With a bag full of books for Sandy and a little less stress on my shoulders, we left the bookshop and wandered around the immediate vicinity where there were a lot of shops and market stalls to keep us occupied. Many were selling the most unbelievable, cheap, plastic junk that you might expect to find in a Dollar shop. We had a bite to eat and strolled through some of the back alleys where more tourist traps and street vendor food stalls were catering to the slightly more adventurous tourists and local alike. Most of the roadside food stalls were selling anything and everything on a stick. Most of it was quite unidentifiable and there was quite a selection of various bugs on sticks including live scorpions. The fruit dripping from the caramel that it was smothered in looked particularly unappealing also.

Pretty much everywhere we go there are billboard with English translations to the Chinese script being advertised. Without exception, these English translations are always completely grammatically incorrect and often times make for some strange and hilarious combinations. There was a huge poster with David Beckam, for example, with the inspirational words ‘Possible is Everything’ sprawled across it is three feet high letters. The consistency with which these translations are so badly done is mind-boggling. You’d think that some of the major corporations at least would have the sense to run some of these translations but a native English speaker before going to print. If such a person exists, he or she must sit at home each night quietly chuckling to him or herself.

We eventually tired of all the walking around and found a cheap taxi to take us back to the Beijing West train station. It was certainly a cheap one and I definitely felt we got what we paid for this time. Just exactly what was holding the car and its engine together was somewhat of a mystery. What I found particularly funny was his use of a cigarette lighter every now and then to illuminate the dashboard instruments.

Back at the train station, we collected our bags from the lockers and made our way to the waiting lounge for our platform and found a seat to chill out for the remaining couple of hours before we could board the train. I rather like this idea of waiting lounges as opposed to standing around on a platform either in the baking heat of chilling cold. Other than when people are boarding or alighting at the start or end of a journey, nobody is even allowed down onto the platforms and it makes the whole process that much more orderly and less stressed.
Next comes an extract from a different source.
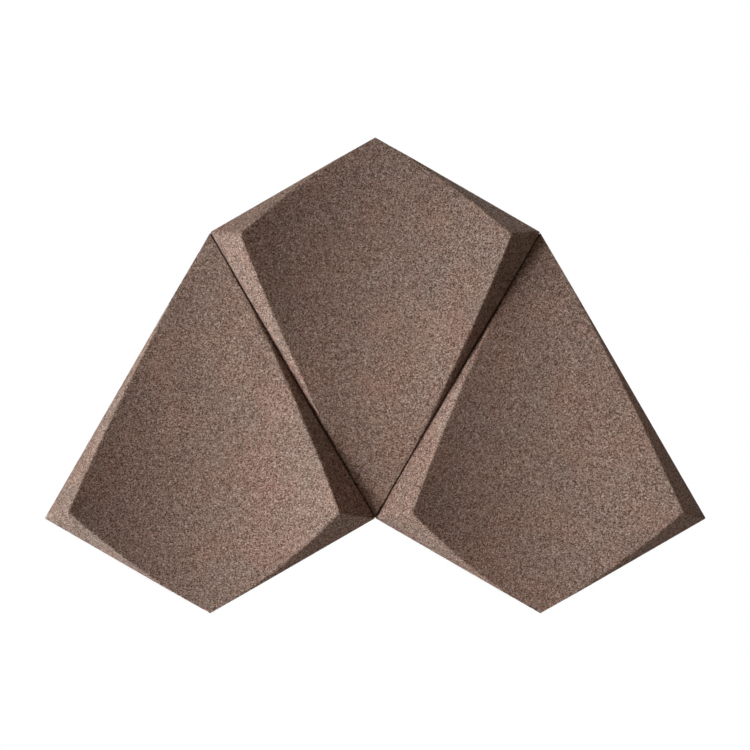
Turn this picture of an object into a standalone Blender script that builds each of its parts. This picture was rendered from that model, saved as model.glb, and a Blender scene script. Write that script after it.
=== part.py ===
"""Cork acoustic wall panel: three kite-shaped cork blocks on mounting tape squares.

The wall is the plane y = 0 and the panel's face looks along -Y, with +Z up.
The origin is on the wall, behind the centre of the middle block.
Every block is the same moulding: a kite with corners of 120, 90, 60 and 90 degrees,
an upright rim, sides that lean inward, and a front hollowed by one wide cylinder
whose axis runs along the kite and which dips below the rim at the kite's two ends.
Lengths are in metres.
"""

import math

import bmesh
import bpy
from mathutils import Matrix, Vector

# Driving dimensions of one block. Depths are measured out from its flat back
BLOCK_WIDTH = 0.328
RIM_DEPTH = 0.010
VALLEY_DEPTH = 0.008
RIDGE_DEPTH = 0.050
RIDGE_INSET = 0.025

# How the three blocks lie together
JOINT_GAP = 0.0003

# Double-sided mounting tape
TAPE_SIDE = 0.040
TAPE_THICKNESS = 0.002
TAPE_CORNER_RADIUS = 0.003
TAPE_REACH = 0.60
FIT_GAP = 0.0003

# Kite geometry: half angles of the upper and lower corners
APEX_HALF_ANGLE = math.radians(60.0)
TIP_HALF_ANGLE = math.radians(30.0)
HALF_WIDTH = BLOCK_WIDTH / 2
APEX_RISE = HALF_WIDTH / math.tan(APEX_HALF_ANGLE)
TIP_DROP = HALF_WIDTH / math.tan(TIP_HALF_ANGLE)
KITE_HEIGHT = APEX_RISE + TIP_DROP

# The circle that touches all four sides of the kite
SIDE_LENGTHS = math.hypot(HALF_WIDTH, APEX_RISE) + math.hypot(HALF_WIDTH, TIP_DROP)
INRADIUS = HALF_WIDTH * KITE_HEIGHT / SIDE_LENGTHS
INCENTRE_BELOW_APEX = INRADIUS / math.sin(APEX_HALF_ANGLE)

# The ridge corner lies on the bisector of the kite's 90 degree corner
CORNER_LEAN = (APEX_HALF_ANGLE - TIP_HALF_ANGLE) / 2
RIDGE_CORNER_X = HALF_WIDTH - RIDGE_INSET * math.sqrt(2) * math.cos(CORNER_LEAN)

# The cylinder that hollows the front touches the valley floor on the axis
# and passes through the two ridge corners
VALLEY_SAG = RIDGE_DEPTH - VALLEY_DEPTH
VALLEY_RADIUS = (RIDGE_CORNER_X**2 + VALLEY_SAG**2) / (2 * VALLEY_SAG)
VALLEY_SEGMENTS = 720

# The backs of the blocks stand off the wall on the tape
BACK_Y = -(TAPE_THICKNESS + FIT_GAP)

# Sides of a block before it is hollowed: they rise past the ridge and are cut off there
RIDGE_RISE = RIDGE_DEPTH - RIM_DEPTH
SIDE_SLOPE = RIDGE_INSET / RIDGE_RISE
CUT_ALLOWANCE = 0.004
UNCUT_RISE = RIDGE_RISE + CUT_ALLOWANCE

CORK_COLOUR = (0.150, 0.104, 0.083, 1.0)
TAPE_COLOUR = (0.62, 0.62, 0.60, 1.0)


def clear_scene():
    """Remove every object that a new file starts with."""
    for old in list(bpy.data.objects):
        bpy.data.objects.remove(old, do_unlink=True)


def new_collection(name):
    """Make a collection in the scene."""
    collection = bpy.data.collections.new(name)
    bpy.context.scene.collection.children.link(collection)
    return collection


def new_material(name, colour, roughness):
    """Make a plain, non-metallic Principled material."""
    material = bpy.data.materials.new(name)
    material.use_nodes = True
    shader = material.node_tree.nodes["Principled BSDF"]
    shader.inputs["Base Color"].default_value = colour
    shader.inputs["Roughness"].default_value = roughness
    shader.inputs["Metallic"].default_value = 0.0
    material.diffuse_color = colour
    return material


def outline_curve(name, points, thickness):
    """Make a flat outline from corner points and give it a thickness, centred on its plane."""
    curve = bpy.data.curves.new(name, "CURVE")
    curve.dimensions = "2D"
    curve.fill_mode = "BOTH"
    curve.extrude = thickness / 2
    spline = curve.splines.new("POLY")
    spline.points.add(len(points) - 1)
    for spline_point, (x, y) in zip(spline.points, points):
        spline_point.co = (x, y, 0.0, 1.0)
    spline.use_cyclic_u = True
    return bpy.data.objects.new(name, curve)


def mesh_from_curve(curve_object, collection, name):
    """Turn a curve object into a closed mesh object in the collection and remove the curve."""
    collection.objects.link(curve_object)
    bpy.context.view_layer.update()
    depsgraph = bpy.context.evaluated_depsgraph_get()
    mesh = bpy.data.meshes.new_from_object(curve_object.evaluated_get(depsgraph))
    mesh.name = name
    welded = bmesh.new()
    welded.from_mesh(mesh)
    bmesh.ops.remove_doubles(welded, verts=welded.verts, dist=0.00001)
    bmesh.ops.recalc_face_normals(welded, faces=welded.faces)
    welded.to_mesh(mesh)
    welded.free()
    curve = curve_object.data
    bpy.data.objects.remove(curve_object, do_unlink=True)
    bpy.data.curves.remove(curve)
    made = bpy.data.objects.new(name, mesh)
    collection.objects.link(made)
    return made


def kite_corners():
    """Corners of the kite about its incentre, 120 degree corner first, as (x, height)."""
    apex = INCENTRE_BELOW_APEX
    return [
        (0.0, apex),
        (-HALF_WIDTH, apex - APEX_RISE),
        (0.0, apex - KITE_HEIGHT),
        (HALF_WIDTH, apex - APEX_RISE),
    ]


def lean_the_sides(block):
    """Raise the front face of the rim slab, insetting it by the same amount on every side."""
    shaped = bmesh.new()
    shaped.from_mesh(block.data)
    shaped.faces.ensure_lookup_table()
    front = [face for face in shaped.faces if face.normal.z > 0.9]
    bmesh.ops.inset_region(
        shaped,
        faces=front,
        thickness=UNCUT_RISE * SIDE_SLOPE,
        depth=UNCUT_RISE,
        use_even_offset=True,
        use_boundary=True,
    )
    shaped.to_mesh(block.data)
    shaped.free()


def valley_cutter(collection):
    """Make the wide cylinder that hollows the front, lying along the kite's long axis."""
    shape = bmesh.new()
    bmesh.ops.create_cone(
        shape,
        cap_ends=True,
        segments=VALLEY_SEGMENTS,
        radius1=VALLEY_RADIUS,
        radius2=VALLEY_RADIUS,
        depth=KITE_HEIGHT * 1.5,
    )
    lie_down = Matrix.Rotation(math.radians(90.0), 4, "X")
    half_facet = Matrix.Rotation(math.pi / VALLEY_SEGMENTS, 4, "Z")
    lift = Matrix.Translation(Vector((0.0, 0.0, VALLEY_DEPTH + VALLEY_RADIUS)))
    bmesh.ops.transform(shape, matrix=lift @ lie_down @ half_facet, verts=shape.verts)
    mesh = bpy.data.meshes.new("valley_cutter")
    shape.to_mesh(mesh)
    shape.free()
    cutter = bpy.data.objects.new("valley_cutter", mesh)
    cutter.hide_render = True
    cutter.display_type = "WIRE"
    collection.objects.link(cutter)
    return cutter


def stand_up(turned):
    """Turn a shape that lies on its back so that it faces -Y, and half round if asked."""
    face_forward = Matrix.Rotation(math.radians(90.0), 4, "X")
    half_turn = Matrix.Rotation(math.pi if turned else 0.0, 4, "Y")
    return half_turn @ face_forward


def block_mesh(cutters):
    """Model the block on its back: x across, y along the kite, z out of the wall."""
    slab = outline_curve("kite_slab", kite_corners(), RIM_DEPTH)
    block = mesh_from_curve(slab, cutters, "kite_blank")
    block.data.transform(Matrix.Translation(Vector((0.0, 0.0, RIM_DEPTH / 2))))
    lean_the_sides(block)
    cutter = valley_cutter(cutters)
    hollow = block.modifiers.new("hollow", "BOOLEAN")
    hollow.operation = "DIFFERENCE"
    hollow.solver = "EXACT"
    hollow.object = cutter
    bpy.context.view_layer.update()
    depsgraph = bpy.context.evaluated_depsgraph_get()
    mesh = bpy.data.meshes.new_from_object(block.evaluated_get(depsgraph))
    mesh.name = "cork_block"
    bpy.data.objects.remove(block, do_unlink=True)
    return mesh


def add_block(name, mesh, place, turned, material, collection):
    """Place one block on its incentre and return its object."""
    own_mesh = mesh.copy()
    own_mesh.name = name
    own_mesh.transform(stand_up(turned))
    own_mesh.materials.clear()
    own_mesh.materials.append(material)
    own_mesh.shade_smooth()
    own_mesh.set_sharp_from_angle(angle=math.radians(20.0))
    block = bpy.data.objects.new(name, own_mesh)
    block.location = place
    collection.objects.link(block)
    return block


def tape_places(turned):
    """Places of a block's tape squares about its incentre, named as seen from the front.

    One lies at the centre and the others a share of the way to each corner.
    """
    corner_names = ["top", "left", "bottom", "right"]
    way = 1.0
    if turned:
        corner_names = ["bottom", "right", "top", "left"]
        way = -1.0
    places = {"centre": (0.0, 0.0)}
    for name, (x, height) in zip(corner_names, kite_corners()):
        places[name] = (way * x * TAPE_REACH, way * height * TAPE_REACH)
    return places


def add_tape(name, block, x, height, material, collection):
    """Add one square of tape with rounded corners behind a block, its outer face on the wall."""
    shape = bmesh.new()
    bmesh.ops.create_cube(shape, size=1.0)
    size = Vector((TAPE_SIDE, TAPE_THICKNESS, TAPE_SIDE))
    bmesh.ops.scale(shape, vec=size, verts=shape.verts)
    upright = [edge for edge in shape.edges if abs(edge.verts[0].co.y - edge.verts[1].co.y) > 0.001]
    bmesh.ops.bevel(
        shape,
        geom=upright,
        offset=TAPE_CORNER_RADIUS,
        offset_type="OFFSET",
        segments=5,
        profile=0.5,
        affect="EDGES",
    )
    mesh = bpy.data.meshes.new(name)
    shape.to_mesh(mesh)
    shape.free()
    mesh.materials.append(material)
    tape = bpy.data.objects.new(name, mesh)
    collection.objects.link(tape)
    tape.parent = block
    tape.location = (x, -TAPE_THICKNESS / 2 - block.location.y, height)
    return tape


def main():
    """Build the panel."""
    clear_scene()
    panel = new_collection("cork_acoustic_wall_panel")
    cutters = new_collection("cutters")
    cork = new_material("agglomerated_cork", CORK_COLOUR, 0.9)
    foam_tape = new_material("foam_tape", TAPE_COLOUR, 0.7)

    # A turned block meets the middle one side to side, a joint gap away at a right angle to the side
    gap_x = JOINT_GAP * math.cos(TIP_HALF_ANGLE)
    gap_z = JOINT_GAP * math.sin(TIP_HALF_ANGLE)
    corner_height = INCENTRE_BELOW_APEX - APEX_RISE
    turned_tip_above_centre = KITE_HEIGHT - INCENTRE_BELOW_APEX
    side_x = HALF_WIDTH + gap_x
    side_z = corner_height - gap_z - turned_tip_above_centre

    mesh = block_mesh(cutters)
    layout = [
        ("middle", Vector((0.0, BACK_Y, 0.0)), False),
        ("left", Vector((-side_x, BACK_Y, side_z)), True),
        ("right", Vector((side_x, BACK_Y, side_z)), True),
    ]
    for place_name, place, turned in layout:
        block = add_block(f"block_{place_name}", mesh, place, turned, cork, panel)
        for tape_name, (x, height) in tape_places(turned).items():
            add_tape(f"tape_{place_name}_{tape_name}", block, x, height, foam_tape, panel)
    bpy.data.meshes.remove(mesh)


main()
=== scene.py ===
# %% [markdown]
# # A cork acoustic wall panel
#
# The panel is three identical blocks of moulded cork, butted together on a wall.
# Each block is a kite with corners of 120, 90, 60 and 90 degrees. Its sides lean
# inward from a thin upright rim, and its front is one wide cylindrical hollow, so
# two ridges rise at the 90 degree corners and run out to nothing at the other two.
# Squares of double-sided foam tape behind each block hold it on the wall.
#
# The construction model has the sizes and places of all these pieces, and is loaded
# first as a fixed frame. This script gives them their looks: the granular surface of
# the cork, the worn roundness of its ridges, and the foam and film of the tape.

# %% Load the frame
import math
from itertools import product

import bpy
import numpy as np
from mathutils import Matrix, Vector


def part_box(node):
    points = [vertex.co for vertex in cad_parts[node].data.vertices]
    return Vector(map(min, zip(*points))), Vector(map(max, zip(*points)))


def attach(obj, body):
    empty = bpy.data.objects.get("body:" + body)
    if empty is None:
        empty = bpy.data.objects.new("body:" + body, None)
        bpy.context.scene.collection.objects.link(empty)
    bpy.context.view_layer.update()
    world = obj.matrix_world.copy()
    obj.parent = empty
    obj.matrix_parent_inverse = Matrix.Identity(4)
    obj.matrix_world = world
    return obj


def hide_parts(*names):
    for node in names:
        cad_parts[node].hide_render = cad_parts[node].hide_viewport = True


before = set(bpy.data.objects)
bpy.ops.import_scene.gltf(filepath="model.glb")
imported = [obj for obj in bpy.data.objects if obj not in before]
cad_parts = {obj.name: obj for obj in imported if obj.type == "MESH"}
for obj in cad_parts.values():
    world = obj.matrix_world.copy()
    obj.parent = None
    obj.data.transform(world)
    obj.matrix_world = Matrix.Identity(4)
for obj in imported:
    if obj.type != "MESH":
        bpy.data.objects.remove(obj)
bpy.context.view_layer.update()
MM = 0.001

# %% [markdown]
# ## The sizes of a block
#
# The outline is read from the frame, so the blocks always fit it. Any kite has a circle
# that touches its four sides. Measured from the middle of that circle, the distance from
# a point to a side is the circle's radius less how far the point lies along the side's
# outward direction. This one rule gives the leaning sides, the rim and the rounding of
# the corners.
#
# A block's box gives its width, height and depth. Only three sizes can't be read from
# it: the depth of the rim, the depth at the floor of the hollow, and how far the ridge
# is set in. They repeat the construction model's sizes.

# %% Sizes
block_low, block_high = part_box("block_middle")
HALF_WIDTH = (block_high.x - block_low.x) / 2
APEX = block_high.z
TIP = block_low.z
BACK_Y = block_high.y
RIDGE_DEPTH = block_high.y - block_low.y
RIM_DEPTH = 10.0 * MM
VALLEY_DEPTH = 8.0 * MM
RIDGE_INSET = 25.0 * MM

APEX_HALF_ANGLE = math.radians(60)
TIP_HALF_ANGLE = math.radians(30)
CORNER_Z = APEX - HALF_WIDTH / math.tan(APEX_HALF_ANGLE)
INRADIUS = APEX * math.sin(APEX_HALF_ANGLE)
SIDE_SLOPE = RIDGE_INSET / (RIDGE_DEPTH - RIM_DEPTH)

CORNER_LEAN = (APEX_HALF_ANGLE - TIP_HALF_ANGLE) / 2
RIDGE_CORNER_X = HALF_WIDTH - RIDGE_INSET * math.sqrt(2) * math.cos(CORNER_LEAN)
RIDGE_CORNER_Z = CORNER_Z - RIDGE_INSET * math.sqrt(2) * math.sin(CORNER_LEAN)
VALLEY_SAG = RIDGE_DEPTH - VALLEY_DEPTH
VALLEY_RADIUS = (RIDGE_CORNER_X**2 + VALLEY_SAG**2) / (2 * VALLEY_SAG)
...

As we waited, I wandered around the station to do a bit of shopping for supper and breakfast whilst on the train. I managed to find some fruit, boiled eggs, soft bread rolls and some meat paste for breakfast. It was quite entertaining pointing to the different animals on my little pictogram flipchart to try to determine from which animal the meat paste in question came from. All of the women in the little food marts seemed to get quite a kick out of this but funny or not, it did do the trick.

Our boarding call came about forty-five minutes before the train was due to depart and we purposely let everyone else go through before we even bothered to get up. All the passengers have assigned seats, or cabins in our case, so it really didn’t matter when we got on the train relative to everybody else but at least by letting the rush die down, we didn’t have to stand around too much with our backpacks on.

This was the first time that we have travelled in the soft sleeper class of carriage and I was hoping it was going to be a bit better than was the case in India. I have been very pleasantly surprised. The carriage looks like it is brand new and is extremely well appointed. The bright and airy cabins are enclosed with four bunks each. They are comfortably air-conditioned and the beds are already made up with clean linen and very comfortable pillows and quilts. Each bunk has a reading light and even a flat screen TV with several channels playing Chinese and English language films alike, with individually wrapped headphones for the audio so you don’t have to bother the other occupants of the cabin. To top it all off, there is even an electrical outlet for me to plug in my laptop into. It’s more like a cruise ship cabin that a train, in fact. If all the soft sleeper trains are anything like this one, we may very well chose train travel over the quicker but more expensive air travel after all.